En el 2008, después del estrepitoso fracaso del proceso constituyente, que malparió una Constitución que no le sirve ni siquiera al oficialismo, el régimen del MAS decidió que la única alternativa era conducir a la fuerza “su revolución” o lo que se quiera llamar a esa masa deforme llamada “proceso de cambio”, que supuestamente tenía un gran consenso, ratificado varias veces en las urnas. Eso es lo malo de depositar toda la confianza en el poder de las urnas y creer que la democracia comienza y termina en el acto de votar.
En lugar de construir consensos y aportar al crecimiento de la democracia, que ya había dado algunos pasos en los últimos 25 años, el MAS puso en marcha su gigantesco aparato policial, militar, mediático y judicial para ejecutar una sistemática política de persecución que ha provocado casi 60 muertos, cientos de personas exiliadas, miles de procesos judiciales y decenas de presos políticos, entre los que se encuentra el exprefecto de Pando y excandidato a vicepresidente, Leopoldo Fernández.
Dentro de la lógica maquiavélica y el concepto guerrero con el que maneja la política el Gobierno, no hay duda que ha ganado mucho con la estrategia de la persecución y en primer lugar, se encuentra naturalmente, el hecho de haber conseguido mantenerse en el poder, único objetivo que parece haber cumplido el proceso de cambio, cuya meta más publicitada era la de mejorar el nivel de vida de la gente.
Gracias a la persecución, el MAS sepultó el proceso autonómico, la amenaza más visible del proyecto totalitarista e hipercentralista que se puso en marcha el 2006; la persecución obligó huir a muchos opositores, terminó de desbaratar la vieja oposición partidaria y también a la que había surgido en las regiones; la persecución ha impedido la rearticulación de la disidencia, ha evitado el surgimiento de un proyecto alternativo al oficialista, ha expandido los dominios hegemónicos hacia territorios hostiles y ha conseguido amedrentar a los actores económicos para subordinarlos a las directrices del régimen, no siempre racionales y bien intencionadas.
Pero el MAS ha perdido y mucho, con la persecución.
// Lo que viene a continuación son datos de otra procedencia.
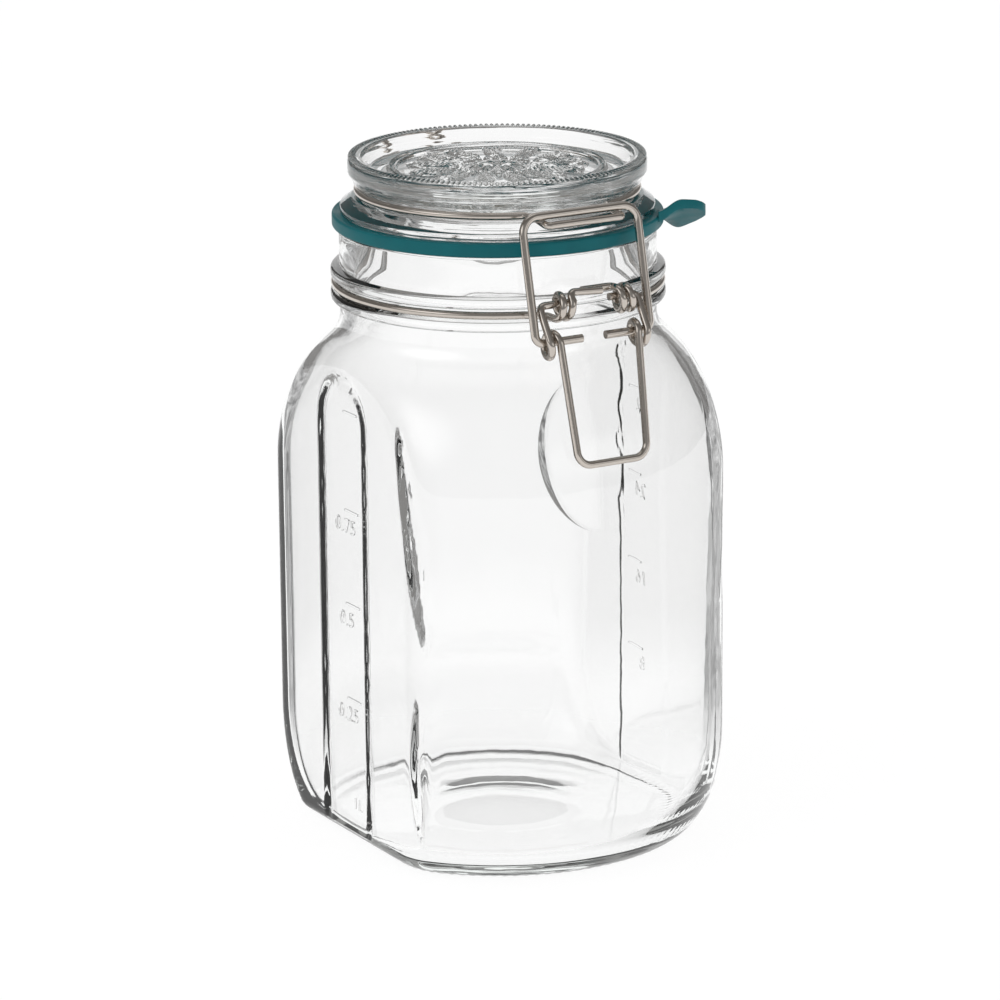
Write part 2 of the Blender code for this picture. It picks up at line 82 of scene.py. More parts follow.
def add_node(tree, kind, inputs=(), **settings):
    """A node with its settings. Each input is a value or another node's output."""
    made = tree.nodes.new(kind)
    for name, value in settings.items():
        setattr(made, name, value)
    for socket, value in dict(inputs).items():
        if isinstance(value, bpy.types.NodeSocket):
            tree.links.new(value, made.inputs[socket])
        else:
            made.inputs[socket].default_value = value
    return made


def mixed(tree, factor, first, second):
    """A colour mixed from two. Each is a colour or another node's output."""
    inputs = {"Factor": factor}
    for socket, colour in ((6, first), (7, second)):
        inputs[socket] = colour if isinstance(colour, bpy.types.NodeSocket) else (*colour, 1)
    return add_node(tree, "ShaderNodeMix", inputs, data_type="RGBA").outputs[2]


def ranged(tree, value, start, end, low, high, **settings):
    """A value taken from one range to another."""
    inputs = {"Value": value, "From Min": start, "From Max": end, "To Min": low, "To Max": high}
    return add_node(tree, "ShaderNodeMapRange", inputs, **settings).outputs[0]


def reckoned(tree, first, second, operation):
    return add_node(tree, "ShaderNodeMath", {0: first, 1: second}, operation=operation).outputs[0]


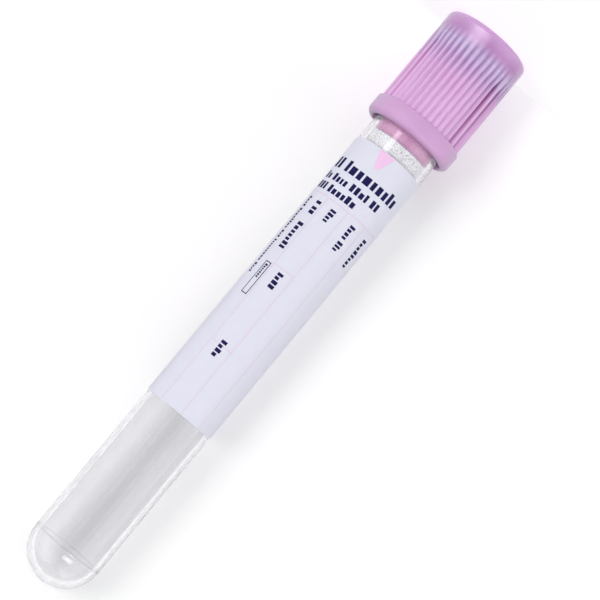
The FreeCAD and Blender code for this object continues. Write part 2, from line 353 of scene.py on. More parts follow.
# ---------------------------------------------------------------------------------------------------------
# The print: navy and pale pink ink on the label.  Plain blocks stand in rows where words would be, and fine
# pink rules divide the label into fields to write in.  It is drawn flat and then wrapped round the label.

INK_LIFT = 0.015 * MM
INK_STEP = 0.25 * MM


def ink_patch(flat, edges, drop_from, drop_to):
    """A patch of ink between two drops from the label's top.  edges are its left and right at each end."""
    (left_from, right_from), (left_to, right_to) = edges
    slant = max(abs(left_to - left_from), abs(right_to - right_from))
    across = max(1, math.ceil(max(right_from - left_from, right_to - left_to) / INK_STEP))
    down = max(1, math.ceil(slant / INK_STEP))
    rows = []
    for line in range(down + 1):
        share = line / down
        left = left_from + (left_to - left_from) * share
        right = right_from + (right_to - right_from) * share
        drop = drop_from + (drop_to - drop_from) * share
        places = [left + (right - left) * step / across for step in range(across + 1)]
        rows.append([flat.verts.new((place, -drop, 0)) for place in places])
    for here, there in zip(rows, rows[1:]):
        for step in range(across):
            flat.faces.new((there[step], there[step + 1], here[step + 1], here[step]))


def block(flat, left, right, drop_from, drop_to):
    """A plain rectangle of ink."""
    ink_patch(flat, ((left, right), (left, right)), drop_from, drop_to)


def arc_length(turn):
    """Distance round the label from the front, for a turn in degrees."""
    return math.radians(turn) * label_outside


def new_tree(name, numbers, finish):
    """A tree that takes a shape, these named numbers and a material, and gives back a shape."""
    tree = bpy.data.node_groups.new(name, "GeometryNodeTree")
    tree.interface.new_socket("Geometry", in_out="INPUT", socket_type="NodeSocketGeometry")
    for number in numbers:
        tree.interface.new_socket(number, in_out="INPUT", socket_type="NodeSocketFloat")
    tree.interface.new_socket(finish, in_out="INPUT", socket_type="NodeSocketMaterial")
    tree.interface.new_socket("Geometry", in_out="OUTPUT", socket_type="NodeSocketGeometry")
    return tree, tree.nodes.new("NodeGroupInput").outputs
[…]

El derroche de poder lo ha llevado al descontrol. Sin equilibrio, cualquier régimen se sumerge en la decadencia, en el abuso y la corrupción. El despotismo siempre halla resistencia en cualquier marco humano, mucho más en Bolivia, cuya historia está llena de ejemplos de rechazo a cualquier intento por consolidar regímenes tiránicos.
El MAS ha conseguido derrotar a las élites de la “Media Luna”, pero no ha logrado la aceptación de la gente. Todavía sigue recibiendo golpes de urna en Sucre y en La Paz, donde se localizaba el mayor capital político del oficialismo, la animadversión hacia las actitudes persecutorias del régimen son cada vez más evidentes.
La persecución ha sido uno de los factores que más ha erosionado la popularidad interna del presidente Morales y ha minado casi por completo su imagen internacional. Su falta de respuestas concretas en dirección a conseguir el tan mentado “vivir bien”, le ha ocasionado problemas en sus propias bases y la única respuesta a mano del Gobierno ha sido la persecución. Antes se perseguía a los cambas, a los blancos y a los oligarcas. Ahora también lo hacen con los indígenas. Por la persecución la justicia se ha enajenado por completo en el país y la política se ha vuelto más sucia que antes. El Gobierno debería analizar a fondo si le conviene o no seguir con esta estrategia.